►

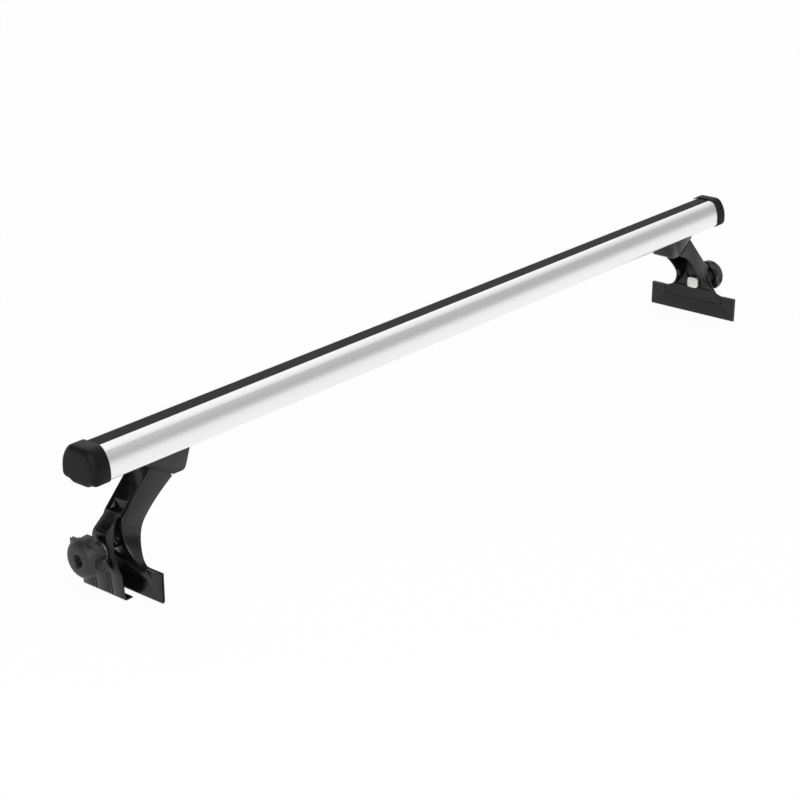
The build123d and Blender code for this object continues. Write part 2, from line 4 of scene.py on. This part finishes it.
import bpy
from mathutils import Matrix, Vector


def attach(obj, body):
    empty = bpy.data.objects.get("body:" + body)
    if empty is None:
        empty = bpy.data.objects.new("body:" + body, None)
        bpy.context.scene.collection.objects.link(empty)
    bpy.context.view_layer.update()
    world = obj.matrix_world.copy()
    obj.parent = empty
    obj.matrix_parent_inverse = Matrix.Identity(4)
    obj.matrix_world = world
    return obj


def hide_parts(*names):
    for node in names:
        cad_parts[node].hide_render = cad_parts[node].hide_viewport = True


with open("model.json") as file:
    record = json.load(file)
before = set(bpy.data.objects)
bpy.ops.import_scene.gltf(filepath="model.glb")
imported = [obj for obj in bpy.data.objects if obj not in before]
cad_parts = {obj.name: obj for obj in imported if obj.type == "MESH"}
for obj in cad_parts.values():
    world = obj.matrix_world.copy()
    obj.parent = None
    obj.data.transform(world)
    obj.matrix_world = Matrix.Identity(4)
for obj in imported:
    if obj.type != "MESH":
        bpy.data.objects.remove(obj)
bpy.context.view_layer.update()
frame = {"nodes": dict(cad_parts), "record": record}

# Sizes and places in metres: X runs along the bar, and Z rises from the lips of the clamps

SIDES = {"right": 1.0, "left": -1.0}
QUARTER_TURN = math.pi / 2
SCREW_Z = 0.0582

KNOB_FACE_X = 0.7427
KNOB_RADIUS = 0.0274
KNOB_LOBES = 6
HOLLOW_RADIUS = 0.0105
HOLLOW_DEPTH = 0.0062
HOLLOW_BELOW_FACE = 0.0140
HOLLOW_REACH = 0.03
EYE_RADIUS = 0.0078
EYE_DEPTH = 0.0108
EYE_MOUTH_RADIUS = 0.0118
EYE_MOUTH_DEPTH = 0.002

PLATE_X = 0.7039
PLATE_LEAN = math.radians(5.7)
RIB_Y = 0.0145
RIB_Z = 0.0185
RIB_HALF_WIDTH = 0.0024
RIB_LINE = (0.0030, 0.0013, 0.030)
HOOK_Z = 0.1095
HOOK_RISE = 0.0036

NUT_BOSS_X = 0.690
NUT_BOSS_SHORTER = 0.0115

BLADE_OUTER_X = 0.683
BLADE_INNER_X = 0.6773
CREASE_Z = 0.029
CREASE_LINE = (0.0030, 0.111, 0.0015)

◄

WRITTEN TASK:
Give the number of lines above in which the word "update" occurs, with nothing else.

OUTPUT:
2